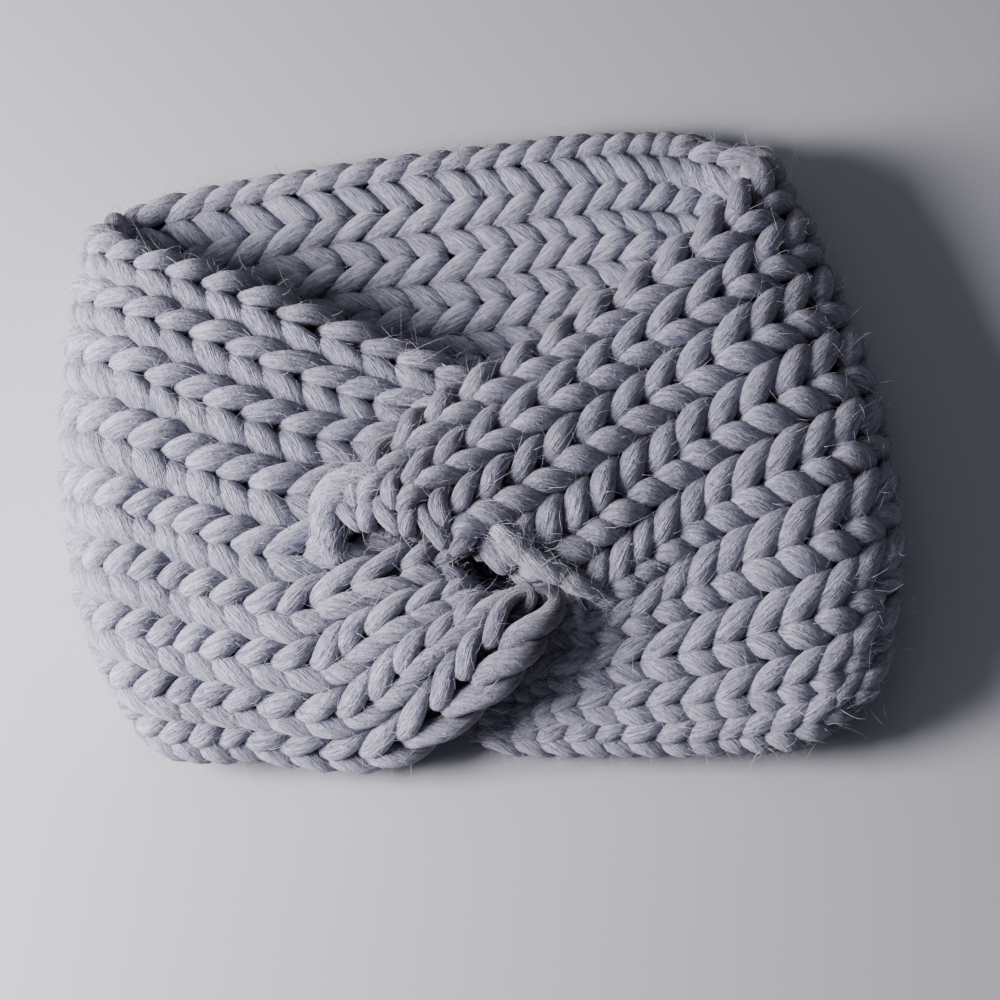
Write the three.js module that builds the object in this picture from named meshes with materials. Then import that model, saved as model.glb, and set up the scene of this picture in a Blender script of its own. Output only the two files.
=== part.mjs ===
// Ear warmer headband: one strip knitted in chunky one by one rib, with a folded twist at the front.
// The strip starts at the seam, runs left over the front, turns under, crosses the back,
// turns up at the right and comes back to the seam, where its two ends are folded into each other.
// It lies flat as in a drawer: +X is right, +Y is towards the brow of the back panel, +Z is up.
import * as THREE from "three";
import { mergeVertices } from "three/addons/utils/BufferGeometryUtils.js";

// Overall plan of the lying band, in millimetres.
const SPAN = 230;
const DEPTH = 190;

// The knit: its full thickness over the ribs, the ribs on its outer face and how deep they are.
const WALL = 14;
const RIBS = 9;
const RIB_RELIEF = 3;
const RIB_SHOULDER = 0.86;

// Air left between two layers of knit that lie on each other, and how far the ribs press flat below.
const LAYER_GAP = 0.6;
const PRESS = 0.9;

// One stitch of the sewing yarn that shows on top of the knot.
const YARN_WIDTH = 7.5;
const YARN_HEIGHT = 5.5;
const SEAT_GAP = 0.3;

// The two ends of the strip are rounded off over a part of a course, down to a share of the wall.
const END_RIM = 0.3;
const END_SHARE = 0.55;

// Fineness of the faceted surface, and of the small moves that find its directions.
const SECTIONS = 74;
const MOVE = 0.02;
const YARN_SIDES = 10;
const YARN_STEPS = 14;
const PATCH_RAYS = 12;

// A height of one level is one layer of knit with its gap.
const STOREY = WALL + LAYER_GAP;
const REST_HEIGHT = WALL / 2 - PRESS;

// A row for each course line of the strip, from the left end to the right end.
// course counts the knitted rows from the left end, and thick is the share of the wall that is left there.
// The other columns are points across the strip from hem to brow:
// x as a share of SPAN, y as a share of DEPTH and the level.
const COURSES = [
  { name: "left end", course: 0, thick: 0.62,
    hem: [0.092, -0.352, 2.6], low: [0.036, -0.332, 2.5], middle: [-0.015, -0.308, 2.0],
    high: [-0.03, -0.16, 1.3], brow: [0.03, -0.03, 1.35] },
  { name: "left tuck", course: 2, thick: 0.78,
    hem: [0.052, -0.432, 2.1], low: [-0.03, -0.4, 2.15], middle: [-0.068, -0.321, 2.15],
    high: [-0.068, -0.119, 1.35], brow: [0.0, 0.02, 1.4] },
  { name: "left flap", course: 4.5, thick: 0.95,
    hem: [-0.078, -0.497, 0.3], low: [-0.135, -0.422, 1.6], middle: [-0.2, -0.292, 2.05],
    high: [-0.156, -0.08, 1.5], brow: [-0.088, 0.075, 1.45] },
  { name: "left front", course: 8.5, thick: 1,
    hem: [-0.257, -0.495, 0.15], low: [-0.305, -0.406, 1.45], middle: [-0.347, -0.229, 2],
    high: [-0.317, -0.02, 1.95], brow: [-0.29, 0.175, 1.6] },
  { name: "left turn", course: 12.9, thick: 0.95,
    hem: [-0.374, -0.468, 0.3], low: [-0.426, -0.347, 1.2], middle: [-0.457, -0.159, 1.5],
    high: [-0.465, 0.078, 1.5], brow: [-0.452, 0.268, 1.3] },
  { name: "left fold", course: 13.9, thick: 0.93,
    hem: [-0.391, -0.421, 0.25], low: [-0.439, -0.31, 0.75], middle: [-0.472, -0.126, 0.87],
    high: [-0.48, 0.11, 0.87], brow: [-0.47, 0.31, 0.75] },
  { name: "left under turn", course: 14.9, thick: 0.95,
    hem: [-0.365, -0.379, 0.1], low: [-0.422, -0.274, 0.25], middle: [-0.454, -0.095, 0.25],
    high: [-0.463, 0.137, 0.25], brow: [-0.448, 0.353, 0.2] },
  { name: "left underside", course: 15.9, thick: 1,
    hem: [-0.313, -0.358, 0.0], low: [-0.383, -0.253, 0.0], middle: [-0.413, -0.074, 0.0],
    high: [-0.422, 0.153, 0.0], brow: [-0.404, 0.379, 0.0] },
  { name: "back left", course: 20.5, thick: 1,
    hem: [-0.185, -0.345, 0.0], low: [-0.2, -0.16, 0.0], middle: [-0.21, 0.035, 0.0],
    high: [-0.213, 0.235, 0.0], brow: [-0.208, 0.432, 0.0] },
  { name: "back middle", course: 25.5, thick: 1,
    hem: [0.0, -0.325, 0.0], low: [0.0, -0.135, 0.0], middle: [0.0, 0.07, 0.0],
    high: [0.0, 0.272, 0.0], brow: [0.0, 0.472, 0.0] },
  { name: "back right", course: 30.5, thick: 1,
    hem: [0.185, -0.305, 0.0], low: [0.2, -0.115, 0.0], middle: [0.203, 0.095, 0.0],
    high: [0.19, 0.3, 0.0], brow: [0.165, 0.495, 0.0] },
  { name: "right underside", course: 34.4, thick: 1,
    hem: [0.339, -0.316, 0.0], low: [0.378, -0.168, 0.0], middle: [0.383, 0.021, 0.0],
    high: [0.339, 0.263, 0.0], brow: [0.274, 0.484, 0.08] },
  { name: "right under turn", course: 35.5, thick: 0.86,
    hem: [0.386, -0.318, 0.08], low: [0.43, -0.195, 0.25], middle: [0.43, 0.005, 0.25],
    high: [0.383, 0.247, 0.25], brow: [0.317, 0.463, 0.4] },
  { name: "right fold", course: 36.6, thick: 0.83,
    hem: [0.436, -0.382, 0.5], low: [0.461, -0.237, 0.8], middle: [0.454, -0.026, 0.87],
    high: [0.404, 0.21, 0.87], brow: [0.339, 0.421, 0.95] },
  { name: "right turn", course: 37.7, thick: 0.88,
    hem: [0.418, -0.445, 0.8], low: [0.448, -0.284, 1.25], middle: [0.439, -0.063, 1.5],
    high: [0.387, 0.168, 1.5], brow: [0.322, 0.368, 1.45] },
  { name: "right shoulder", course: 39, thick: 1,
    hem: [0.378, -0.478, 0.6], low: [0.41, -0.33, 1.42], middle: [0.397, -0.1, 1.8],
    high: [0.342, 0.122, 1.87], brow: [0.28, 0.29, 1.8] },
  { name: "right front", course: 43, thick: 1,
    hem: [0.267, -0.485, 0.15], low: [0.262, -0.39, 1.25], middle: [0.25, -0.199, 1.95],
    high: [0.178, -0.025, 2.25], brow: [0.096, 0.09, 2.2] },
  { name: "right flap", course: 47.5, thick: 0.85,
    hem: [0.12, -0.49, 0.12], low: [0.09, -0.408, 0.8], middle: [0.131, -0.301, 1.86],
    high: [0.002, -0.183, 2.86], brow: [-0.1, -0.103, 2.85] },
  { name: "right tuck", course: 49.5, thick: 0.68,
    hem: [0.05, -0.49, 0.1], low: [0.045, -0.42, 0.45], middle: [0.098, -0.302, 1.45],
    high: [-0.058, -0.23, 3.05], brow: [-0.16, -0.195, 3.0] },
  { name: "right end", course: 51, thick: 0.56,
    hem: [0.0, -0.487, 0.1], low: [0.0, -0.415, 0.35], middle: [0.075, -0.293, 1.19],
    high: [-0.056, -0.266, 2.84], brow: [-0.158, -0.238, 2.8] },
];
const ACROSS = ["hem", "low", "middle", "high", "brow"];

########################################

Extract the full listing above without altering anything.

* [SOLVED EXERCISE]
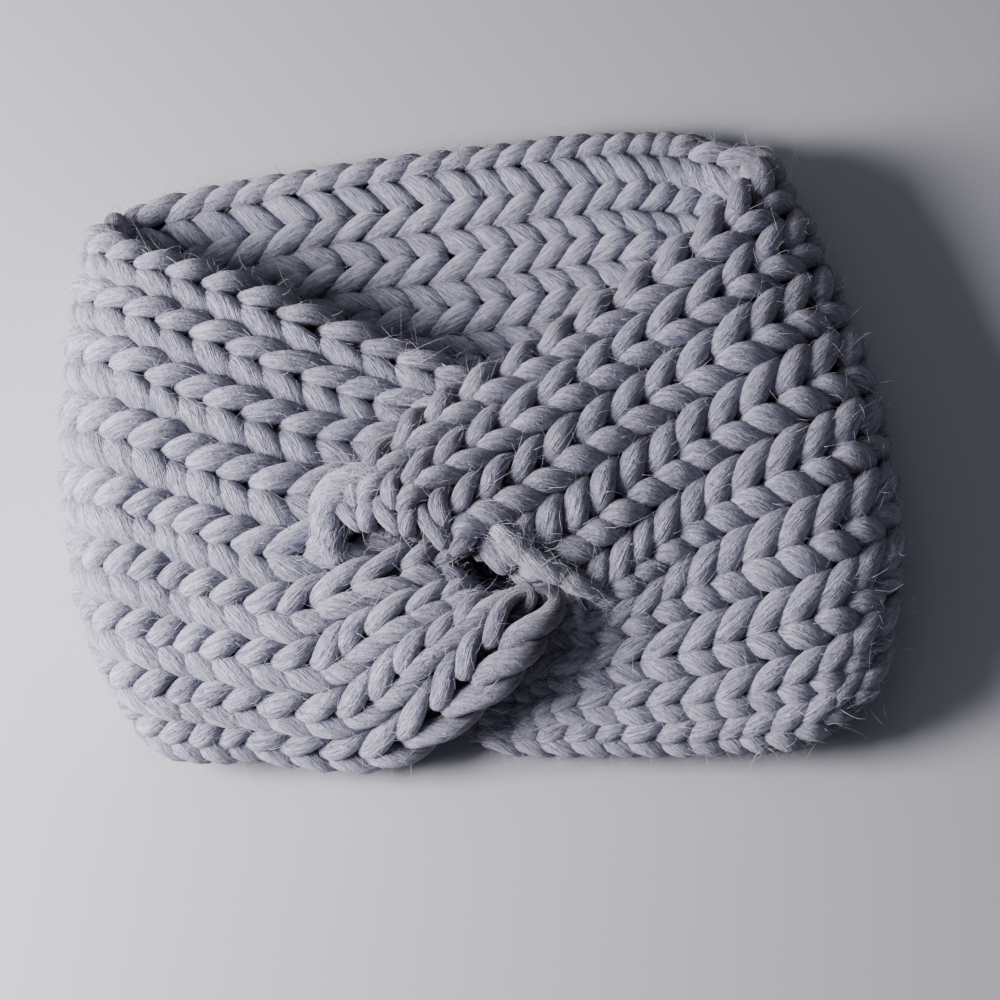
Write the three.js module that builds the object in this picture from named meshes with materials. Then import that model, saved as model.glb, and set up the scene of this picture in a Blender script of its own. Output only the two files.
=== part.mjs ===
// Ear warmer headband: one strip knitted in chunky one by one rib, with a folded twist at the front.
// The strip starts at the seam, runs left over the front, turns under, crosses the back,
// turns up at the right and comes back to the seam, where its two ends are folded into each other.
// It lies flat as in a drawer: +X is right, +Y is towards the brow of the back panel, +Z is up.
import * as THREE from "three";
import { mergeVertices } from "three/addons/utils/BufferGeometryUtils.js";

// Overall plan of the lying band, in millimetres.
const SPAN = 230;
const DEPTH = 190;

// The knit: its full thickness over the ribs, the ribs on its outer face and how deep they are.
const WALL = 14;
const RIBS = 9;
const RIB_RELIEF = 3;
const RIB_SHOULDER = 0.86;

// Air left between two layers of knit that lie on each other, and how far the ribs press flat below.
const LAYER_GAP = 0.6;
const PRESS = 0.9;

// One stitch of the sewing yarn that shows on top of the knot.
const YARN_WIDTH = 7.5;
const YARN_HEIGHT = 5.5;
const SEAT_GAP = 0.3;

// The two ends of the strip are rounded off over a part of a course, down to a share of the wall.
const END_RIM = 0.3;
const END_SHARE = 0.55;

// Fineness of the faceted surface, and of the small moves that find its directions.
const SECTIONS = 74;
const MOVE = 0.02;
const YARN_SIDES = 10;
const YARN_STEPS = 14;
const PATCH_RAYS = 12;

// A height of one level is one layer of knit with its gap.
const STOREY = WALL + LAYER_GAP;
const REST_HEIGHT = WALL / 2 - PRESS;

// A row for each course line of the strip, from the left end to the right end.
// course counts the knitted rows from the left end, and thick is the share of the wall that is left there.
// The other columns are points across the strip from hem to brow:
// x as a share of SPAN, y as a share of DEPTH and the level.
const COURSES = [
  { name: "left end", course: 0, thick: 0.62,
    hem: [0.092, -0.352, 2.6], low: [0.036, -0.332, 2.5], middle: [-0.015, -0.308, 2.0],
    high: [-0.03, -0.16, 1.3], brow: [0.03, -0.03, 1.35] },
  { name: "left tuck", course: 2, thick: 0.78,
    hem: [0.052, -0.432, 2.1], low: [-0.03, -0.4, 2.15], middle: [-0.068, -0.321, 2.15],
    high: [-0.068, -0.119, 1.35], brow: [0.0, 0.02, 1.4] },
  { name: "left flap", course: 4.5, thick: 0.95,
    hem: [-0.078, -0.497, 0.3], low: [-0.135, -0.422, 1.6], middle: [-0.2, -0.292, 2.05],
    high: [-0.156, -0.08, 1.5], brow: [-0.088, 0.075, 1.45] },
  { name: "left front", course: 8.5, thick: 1,
    hem: [-0.257, -0.495, 0.15], low: [-0.305, -0.406, 1.45], middle: [-0.347, -0.229, 2],
    high: [-0.317, -0.02, 1.95], brow: [-0.29, 0.175, 1.6] },
  { name: "left turn", course: 12.9, thick: 0.95,
    hem: [-0.374, -0.468, 0.3], low: [-0.426, -0.347, 1.2], middle: [-0.457, -0.159, 1.5],
    high: [-0.465, 0.078, 1.5], brow: [-0.452, 0.268, 1.3] },
  { name: "left fold", course: 13.9, thick: 0.93,
    hem: [-0.391, -0.421, 0.25], low: [-0.439, -0.31, 0.75], middle: [-0.472, -0.126, 0.87],
    high: [-0.48, 0.11, 0.87], brow: [-0.47, 0.31, 0.75] },
  { name: "left under turn", course: 14.9, thick: 0.95,
    hem: [-0.365, -0.379, 0.1], low: [-0.422, -0.274, 0.25], middle: [-0.454, -0.095, 0.25],
    high: [-0.463, 0.137, 0.25], brow: [-0.448, 0.353, 0.2] },
  { name: "left underside", course: 15.9, thick: 1,
    hem: [-0.313, -0.358, 0.0], low: [-0.383, -0.253, 0.0], middle: [-0.413, -0.074, 0.0],
    high: [-0.422, 0.153, 0.0], brow: [-0.404, 0.379, 0.0] },
  { name: "back left", course: 20.5, thick: 1,
    hem: [-0.185, -0.345, 0.0], low: [-0.2, -0.16, 0.0], middle: [-0.21, 0.035, 0.0],
    high: [-0.213, 0.235, 0.0], brow: [-0.208, 0.432, 0.0] },
  { name: "back middle", course: 25.5, thick: 1,
    hem: [0.0, -0.325, 0.0], low: [0.0, -0.135, 0.0], middle: [0.0, 0.07, 0.0],
    high: [0.0, 0.272, 0.0], brow: [0.0, 0.472, 0.0] },
  { name: "back right", course: 30.5, thick: 1,
    hem: [0.185, -0.305, 0.0], low: [0.2, -0.115, 0.0], middle: [0.203, 0.095, 0.0],
    high: [0.19, 0.3, 0.0], brow: [0.165, 0.495, 0.0] },
  { name: "right underside", course: 34.4, thick: 1,
    hem: [0.339, -0.316, 0.0], low: [0.378, -0.168, 0.0], middle: [0.383, 0.021, 0.0],
    high: [0.339, 0.263, 0.0], brow: [0.274, 0.484, 0.08] },
  { name: "right under turn", course: 35.5, thick: 0.86,
    hem: [0.386, -0.318, 0.08], low: [0.43, -0.195, 0.25], middle: [0.43, 0.005, 0.25],
    high: [0.383, 0.247, 0.25], brow: [0.317, 0.463, 0.4] },
  { name: "right fold", course: 36.6, thick: 0.83,
    hem: [0.436, -0.382, 0.5], low: [0.461, -0.237, 0.8], middle: [0.454, -0.026, 0.87],
    high: [0.404, 0.21, 0.87], brow: [0.339, 0.421, 0.95] },
  { name: "right turn", course: 37.7, thick: 0.88,
    hem: [0.418, -0.445, 0.8], low: [0.448, -0.284, 1.25], middle: [0.439, -0.063, 1.5],
    high: [0.387, 0.168, 1.5], brow: [0.322, 0.368, 1.45] },
  { name: "right shoulder", course: 39, thick: 1,
    hem: [0.378, -0.478, 0.6], low: [0.41, -0.33, 1.42], middle: [0.397, -0.1, 1.8],
    high: [0.342, 0.122, 1.87], brow: [0.28, 0.29, 1.8] },
  { name: "right front", course: 43, thick: 1,
    hem: [0.267, -0.485, 0.15], low: [0.262, -0.39, 1.25], middle: [0.25, -0.199, 1.95],
    high: [0.178, -0.025, 2.25], brow: [0.096, 0.09, 2.2] },
  { name: "right flap", course: 47.5, thick: 0.85,
    hem: [0.12, -0.49, 0.12], low: [0.09, -0.408, 0.8], middle: [0.131, -0.301, 1.86],
    high: [0.002, -0.183, 2.86], brow: [-0.1, -0.103, 2.85] },
  { name: "right tuck", course: 49.5, thick: 0.68,
    hem: [0.05, -0.49, 0.1], low: [0.045, -0.42, 0.45], middle: [0.098, -0.302, 1.45],
    high: [-0.058, -0.23, 3.05], brow: [-0.16, -0.195, 3.0] },
  { name: "right end", course: 51, thick: 0.56,
    hem: [0.0, -0.487, 0.1], low: [0.0, -0.415, 0.35], middle: [0.075, -0.293, 1.19],
    high: [-0.056, -0.266, 2.84], brow: [-0.158, -0.238, 2.8] },
];
const ACROSS = ["hem", "low", "middle", "high", "brow"];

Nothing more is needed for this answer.